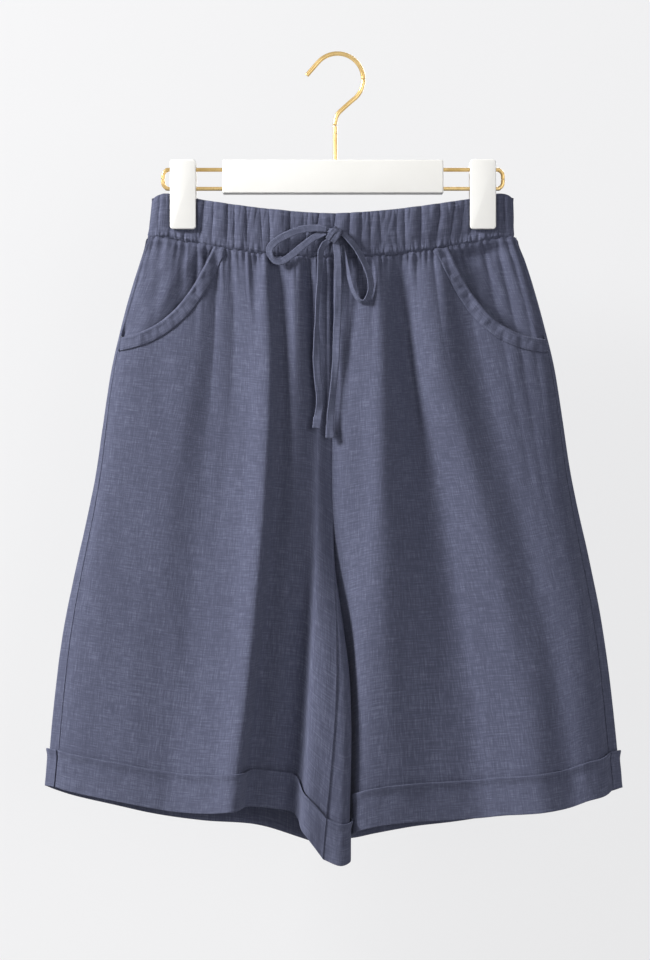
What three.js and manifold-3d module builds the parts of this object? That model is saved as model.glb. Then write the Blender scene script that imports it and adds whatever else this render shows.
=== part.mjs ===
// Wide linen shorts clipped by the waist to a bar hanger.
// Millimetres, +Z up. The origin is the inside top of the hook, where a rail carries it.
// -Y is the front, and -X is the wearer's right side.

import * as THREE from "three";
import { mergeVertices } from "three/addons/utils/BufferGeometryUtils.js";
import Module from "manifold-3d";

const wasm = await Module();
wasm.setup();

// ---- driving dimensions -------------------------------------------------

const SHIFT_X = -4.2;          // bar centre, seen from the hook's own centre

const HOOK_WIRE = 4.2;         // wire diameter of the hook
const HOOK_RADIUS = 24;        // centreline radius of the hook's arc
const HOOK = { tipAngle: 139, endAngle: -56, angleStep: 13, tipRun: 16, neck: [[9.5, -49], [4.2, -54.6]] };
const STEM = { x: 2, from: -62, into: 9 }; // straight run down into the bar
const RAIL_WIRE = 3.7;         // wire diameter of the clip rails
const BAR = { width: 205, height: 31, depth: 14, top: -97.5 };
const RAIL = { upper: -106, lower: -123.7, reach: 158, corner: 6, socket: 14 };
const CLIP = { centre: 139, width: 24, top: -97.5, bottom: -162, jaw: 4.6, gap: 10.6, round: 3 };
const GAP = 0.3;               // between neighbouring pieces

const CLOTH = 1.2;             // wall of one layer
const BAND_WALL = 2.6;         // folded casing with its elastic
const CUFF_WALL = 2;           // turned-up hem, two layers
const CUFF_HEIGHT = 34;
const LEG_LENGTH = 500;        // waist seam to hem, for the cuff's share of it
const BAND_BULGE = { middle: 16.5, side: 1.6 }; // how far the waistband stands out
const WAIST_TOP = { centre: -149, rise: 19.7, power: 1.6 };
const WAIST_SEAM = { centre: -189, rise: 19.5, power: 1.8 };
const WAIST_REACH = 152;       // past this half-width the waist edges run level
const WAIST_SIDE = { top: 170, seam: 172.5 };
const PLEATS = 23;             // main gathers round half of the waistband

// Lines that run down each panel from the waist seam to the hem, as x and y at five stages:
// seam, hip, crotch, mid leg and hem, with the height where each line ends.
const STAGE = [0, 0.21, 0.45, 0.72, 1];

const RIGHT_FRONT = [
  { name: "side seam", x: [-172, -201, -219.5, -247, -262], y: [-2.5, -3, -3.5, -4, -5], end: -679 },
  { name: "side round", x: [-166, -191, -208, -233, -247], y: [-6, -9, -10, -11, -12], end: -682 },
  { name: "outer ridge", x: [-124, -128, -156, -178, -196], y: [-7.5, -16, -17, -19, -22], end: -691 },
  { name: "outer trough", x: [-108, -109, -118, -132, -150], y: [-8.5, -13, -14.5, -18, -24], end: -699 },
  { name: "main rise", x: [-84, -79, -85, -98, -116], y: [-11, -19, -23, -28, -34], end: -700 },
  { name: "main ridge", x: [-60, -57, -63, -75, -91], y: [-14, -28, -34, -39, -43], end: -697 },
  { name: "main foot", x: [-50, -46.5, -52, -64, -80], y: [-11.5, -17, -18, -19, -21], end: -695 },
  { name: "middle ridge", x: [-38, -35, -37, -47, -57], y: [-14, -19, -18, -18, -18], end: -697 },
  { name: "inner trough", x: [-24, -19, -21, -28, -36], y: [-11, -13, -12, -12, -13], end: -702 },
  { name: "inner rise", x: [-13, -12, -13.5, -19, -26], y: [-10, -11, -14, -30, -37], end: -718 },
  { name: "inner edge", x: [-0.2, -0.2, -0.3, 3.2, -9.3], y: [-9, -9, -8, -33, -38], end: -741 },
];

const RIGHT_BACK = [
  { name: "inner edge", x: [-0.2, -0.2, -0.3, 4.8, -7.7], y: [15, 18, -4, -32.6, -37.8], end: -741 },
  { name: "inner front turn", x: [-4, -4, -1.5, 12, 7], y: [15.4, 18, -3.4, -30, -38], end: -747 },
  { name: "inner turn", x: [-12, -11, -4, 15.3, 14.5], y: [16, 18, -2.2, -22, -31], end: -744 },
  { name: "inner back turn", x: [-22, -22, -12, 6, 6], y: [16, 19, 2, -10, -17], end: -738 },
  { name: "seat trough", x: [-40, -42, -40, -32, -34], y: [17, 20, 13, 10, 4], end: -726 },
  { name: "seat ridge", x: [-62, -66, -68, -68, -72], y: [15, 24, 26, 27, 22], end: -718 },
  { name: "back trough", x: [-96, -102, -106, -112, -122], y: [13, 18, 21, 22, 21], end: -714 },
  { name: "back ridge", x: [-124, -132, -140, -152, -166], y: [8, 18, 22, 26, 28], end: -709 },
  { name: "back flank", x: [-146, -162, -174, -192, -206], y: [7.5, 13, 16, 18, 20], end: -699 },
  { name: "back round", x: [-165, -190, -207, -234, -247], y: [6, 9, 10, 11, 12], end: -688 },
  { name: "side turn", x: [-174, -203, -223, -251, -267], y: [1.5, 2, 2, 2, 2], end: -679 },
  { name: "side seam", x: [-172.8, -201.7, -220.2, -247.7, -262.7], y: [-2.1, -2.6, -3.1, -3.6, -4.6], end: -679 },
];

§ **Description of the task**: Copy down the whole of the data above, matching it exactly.

§ **Solution below**:
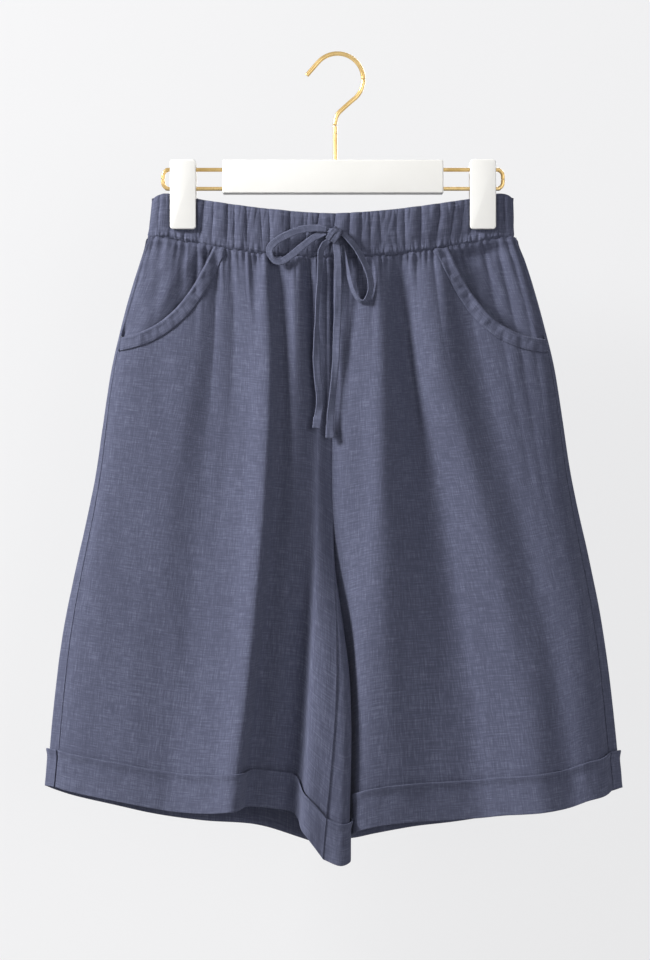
What three.js and manifold-3d module builds the parts of this object? That model is saved as model.glb. Then write the Blender scene script that imports it and adds whatever else this render shows.
=== part.mjs ===
// Wide linen shorts clipped by the waist to a bar hanger.
// Millimetres, +Z up. The origin is the inside top of the hook, where a rail carries it.
// -Y is the front, and -X is the wearer's right side.

import * as THREE from "three";
import { mergeVertices } from "three/addons/utils/BufferGeometryUtils.js";
import Module from "manifold-3d";

const wasm = await Module();
wasm.setup();

// ---- driving dimensions -------------------------------------------------

const SHIFT_X = -4.2;          // bar centre, seen from the hook's own centre

const HOOK_WIRE = 4.2;         // wire diameter of the hook
const HOOK_RADIUS = 24;        // centreline radius of the hook's arc
const HOOK = { tipAngle: 139, endAngle: -56, angleStep: 13, tipRun: 16, neck: [[9.5, -49], [4.2, -54.6]] };
const STEM = { x: 2, from: -62, into: 9 }; // straight run down into the bar
const RAIL_WIRE = 3.7;         // wire diameter of the clip rails
const BAR = { width: 205, height: 31, depth: 14, top: -97.5 };
const RAIL = { upper: -106, lower: -123.7, reach: 158, corner: 6, socket: 14 };
const CLIP = { centre: 139, width: 24, top: -97.5, bottom: -162, jaw: 4.6, gap: 10.6, round: 3 };
const GAP = 0.3;               // between neighbouring pieces

const CLOTH = 1.2;             // wall of one layer
const BAND_WALL = 2.6;         // folded casing with its elastic
const CUFF_WALL = 2;           // turned-up hem, two layers
const CUFF_HEIGHT = 34;
const LEG_LENGTH = 500;        // waist seam to hem, for the cuff's share of it
const BAND_BULGE = { middle: 16.5, side: 1.6 }; // how far the waistband stands out
const WAIST_TOP = { centre: -149, rise: 19.7, power: 1.6 };
const WAIST_SEAM = { centre: -189, rise: 19.5, power: 1.8 };
const WAIST_REACH = 152;       // past this half-width the waist edges run level
const WAIST_SIDE = { top: 170, seam: 172.5 };
const PLEATS = 23;             // main gathers round half of the waistband

// Lines that run down each panel from the waist seam to the hem, as x and y at five stages:
// seam, hip, crotch, mid leg and hem, with the height where each line ends.
const STAGE = [0, 0.21, 0.45, 0.72, 1];

const RIGHT_FRONT = [
  { name: "side seam", x: [-172, -201, -219.5, -247, -262], y: [-2.5, -3, -3.5, -4, -5], end: -679 },
  { name: "side round", x: [-166, -191, -208, -233, -247], y: [-6, -9, -10, -11, -12], end: -682 },
  { name: "outer ridge", x: [-124, -128, -156, -178, -196], y: [-7.5, -16, -17, -19, -22], end: -691 },
  { name: "outer trough", x: [-108, -109, -118, -132, -150], y: [-8.5, -13, -14.5, -18, -24], end: -699 },
  { name: "main rise", x: [-84, -79, -85, -98, -116], y: [-11, -19, -23, -28, -34], end: -700 },
  { name: "main ridge", x: [-60, -57, -63, -75, -91], y: [-14, -28, -34, -39, -43], end: -697 },
  { name: "main foot", x: [-50, -46.5, -52, -64, -80], y: [-11.5, -17, -18, -19, -21], end: -695 },
  { name: "middle ridge", x: [-38, -35, -37, -47, -57], y: [-14, -19, -18, -18, -18], end: -697 },
  { name: "inner trough", x: [-24, -19, -21, -28, -36], y: [-11, -13, -12, -12, -13], end: -702 },
  { name: "inner rise", x: [-13, -12, -13.5, -19, -26], y: [-10, -11, -14, -30, -37], end: -718 },
  { name: "inner edge", x: [-0.2, -0.2, -0.3, 3.2, -9.3], y: [-9, -9, -8, -33, -38], end: -741 },
];

const RIGHT_BACK = [
  { name: "inner edge", x: [-0.2, -0.2, -0.3, 4.8, -7.7], y: [15, 18, -4, -32.6, -37.8], end: -741 },
  { name: "inner front turn", x: [-4, -4, -1.5, 12, 7], y: [15.4, 18, -3.4, -30, -38], end: -747 },
  { name: "inner turn", x: [-12, -11, -4, 15.3, 14.5], y: [16, 18, -2.2, -22, -31], end: -744 },
  { name: "inner back turn", x: [-22, -22, -12, 6, 6], y: [16, 19, 2, -10, -17], end: -738 },
  { name: "seat trough", x: [-40, -42, -40, -32, -34], y: [17, 20, 13, 10, 4], end: -726 },
  { name: "seat ridge", x: [-62, -66, -68, -68, -72], y: [15, 24, 26, 27, 22], end: -718 },
  { name: "back trough", x: [-96, -102, -106, -112, -122], y: [13, 18, 21, 22, 21], end: -714 },
  { name: "back ridge", x: [-124, -132, -140, -152, -166], y: [8, 18, 22, 26, 28], end: -709 },
  { name: "back flank", x: [-146, -162, -174, -192, -206], y: [7.5, 13, 16, 18, 20], end: -699 },
  { name: "back round", x: [-165, -190, -207, -234, -247], y: [6, 9, 10, 11, 12], end: -688 },
  { name: "side turn", x: [-174, -203, -223, -251, -267], y: [1.5, 2, 2, 2, 2], end: -679 },
  { name: "side seam", x: [-172.8, -201.7, -220.2, -247.7, -262.7], y: [-2.1, -2.6, -3.1, -3.6, -4.6], end: -679 },
];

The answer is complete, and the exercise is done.